Written task: Among the entries below, count the lines where the string "this" occurs, and give only the number.

#### Extracted material

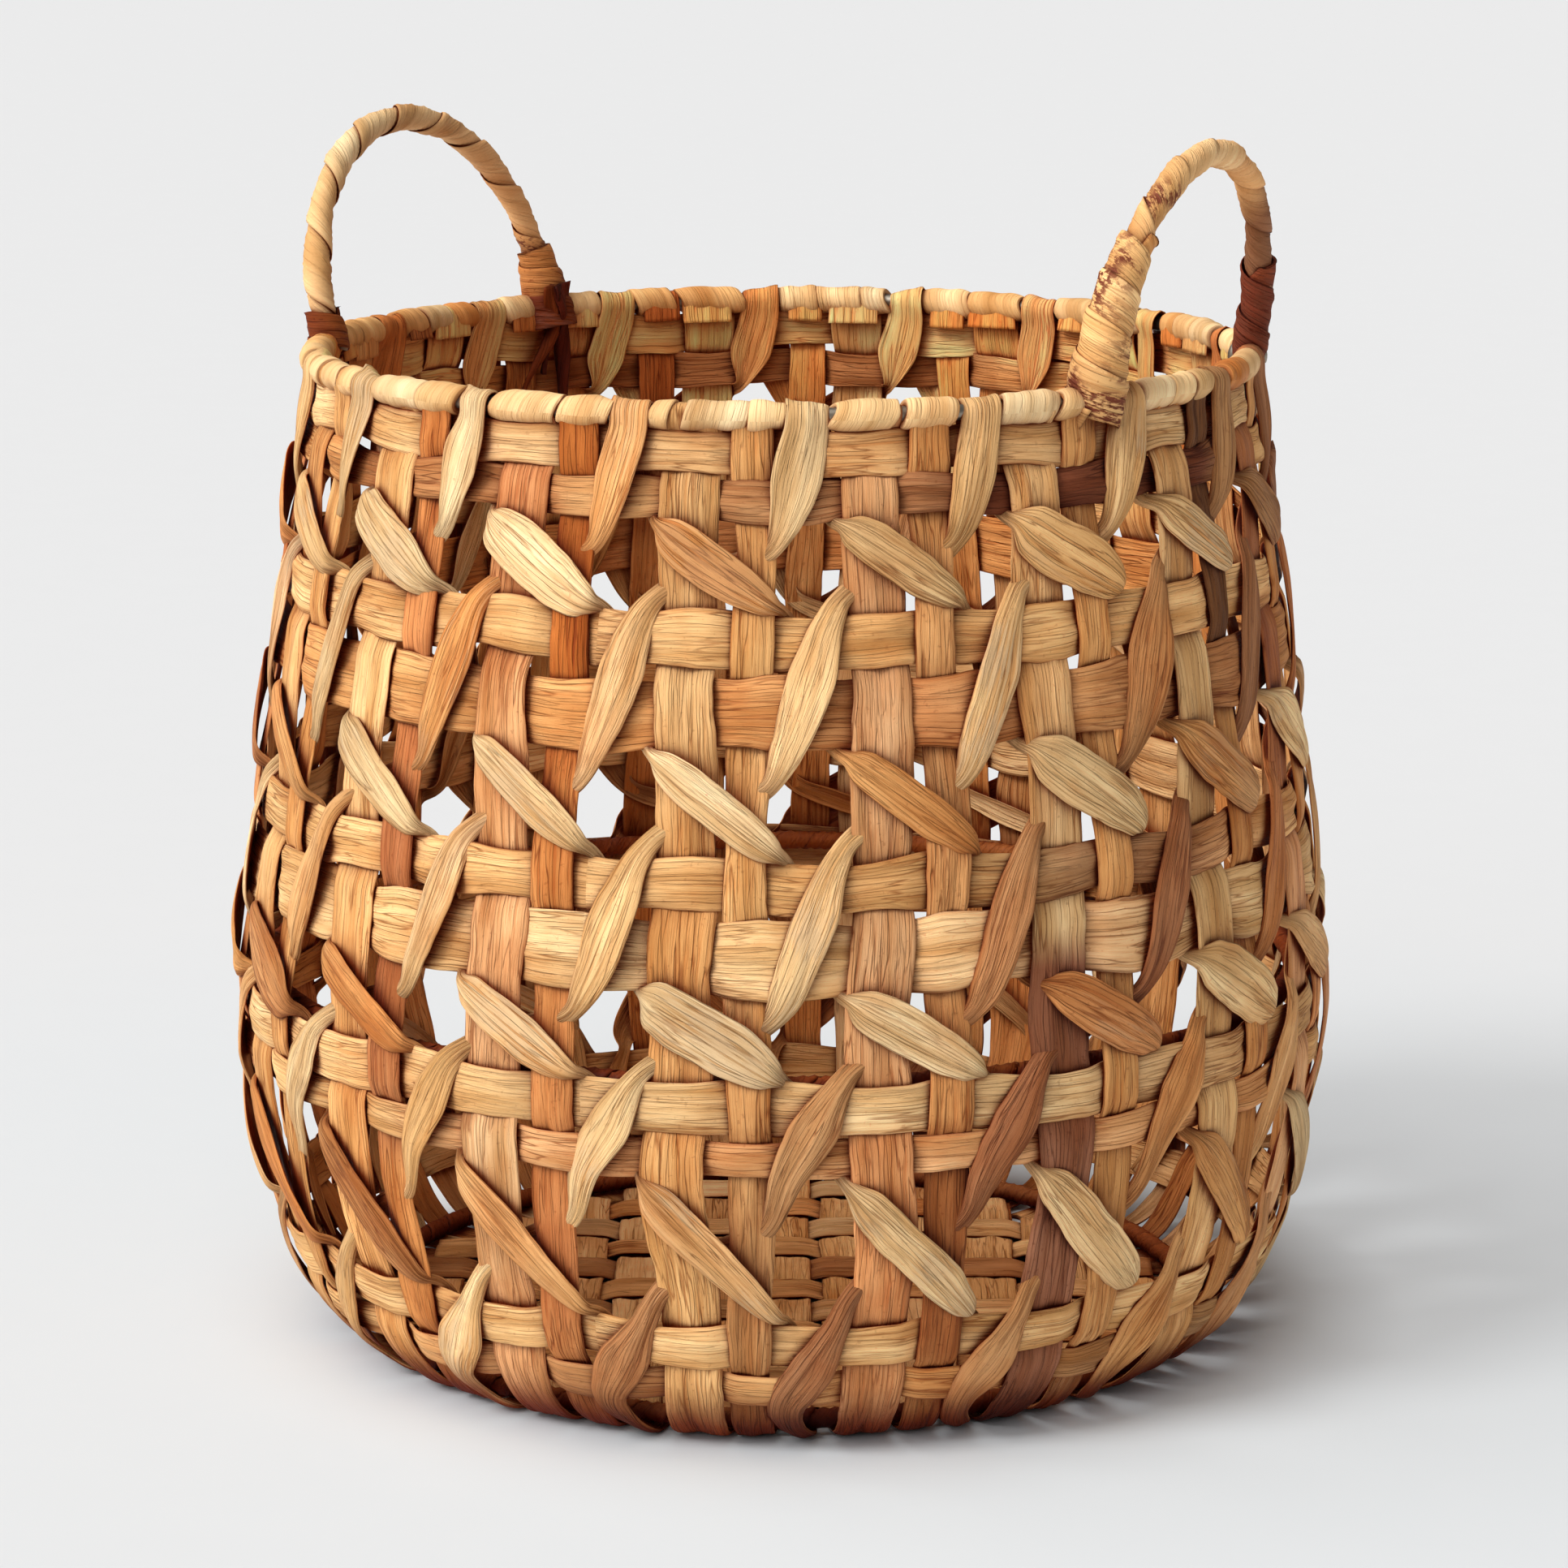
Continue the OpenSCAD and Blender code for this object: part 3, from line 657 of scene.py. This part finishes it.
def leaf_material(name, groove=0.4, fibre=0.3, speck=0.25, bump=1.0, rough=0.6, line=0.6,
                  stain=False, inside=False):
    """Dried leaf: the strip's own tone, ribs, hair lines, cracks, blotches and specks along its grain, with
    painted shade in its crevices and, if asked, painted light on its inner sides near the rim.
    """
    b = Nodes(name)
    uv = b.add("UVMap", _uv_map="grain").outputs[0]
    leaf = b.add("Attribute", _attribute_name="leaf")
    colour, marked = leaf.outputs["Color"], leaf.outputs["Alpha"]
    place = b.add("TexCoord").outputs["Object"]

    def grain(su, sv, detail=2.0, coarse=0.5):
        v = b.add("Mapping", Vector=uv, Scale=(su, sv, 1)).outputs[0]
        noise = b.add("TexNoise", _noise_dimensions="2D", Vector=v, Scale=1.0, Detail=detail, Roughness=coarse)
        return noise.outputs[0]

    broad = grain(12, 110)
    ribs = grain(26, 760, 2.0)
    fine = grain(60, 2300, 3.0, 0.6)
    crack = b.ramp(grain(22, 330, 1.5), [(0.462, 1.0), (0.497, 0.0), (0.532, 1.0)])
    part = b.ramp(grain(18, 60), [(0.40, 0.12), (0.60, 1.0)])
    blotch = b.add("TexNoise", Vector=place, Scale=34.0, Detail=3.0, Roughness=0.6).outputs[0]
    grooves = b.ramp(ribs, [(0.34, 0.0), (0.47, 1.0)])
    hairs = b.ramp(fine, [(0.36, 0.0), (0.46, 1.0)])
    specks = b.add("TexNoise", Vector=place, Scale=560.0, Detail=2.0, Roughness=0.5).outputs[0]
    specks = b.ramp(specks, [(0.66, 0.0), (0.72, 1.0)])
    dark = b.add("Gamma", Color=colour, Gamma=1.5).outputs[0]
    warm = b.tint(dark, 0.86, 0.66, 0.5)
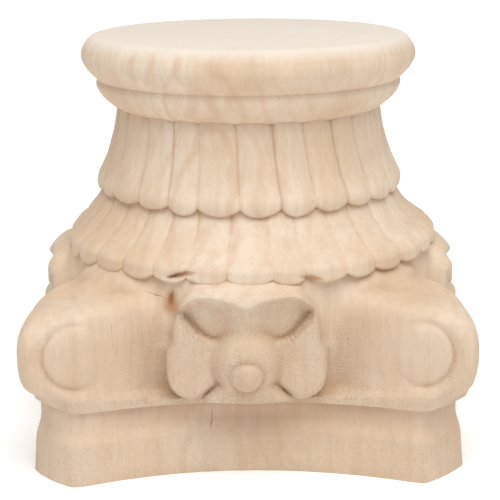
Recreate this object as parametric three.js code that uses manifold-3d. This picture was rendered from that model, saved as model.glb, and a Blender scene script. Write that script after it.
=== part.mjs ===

########

Answer in full: 2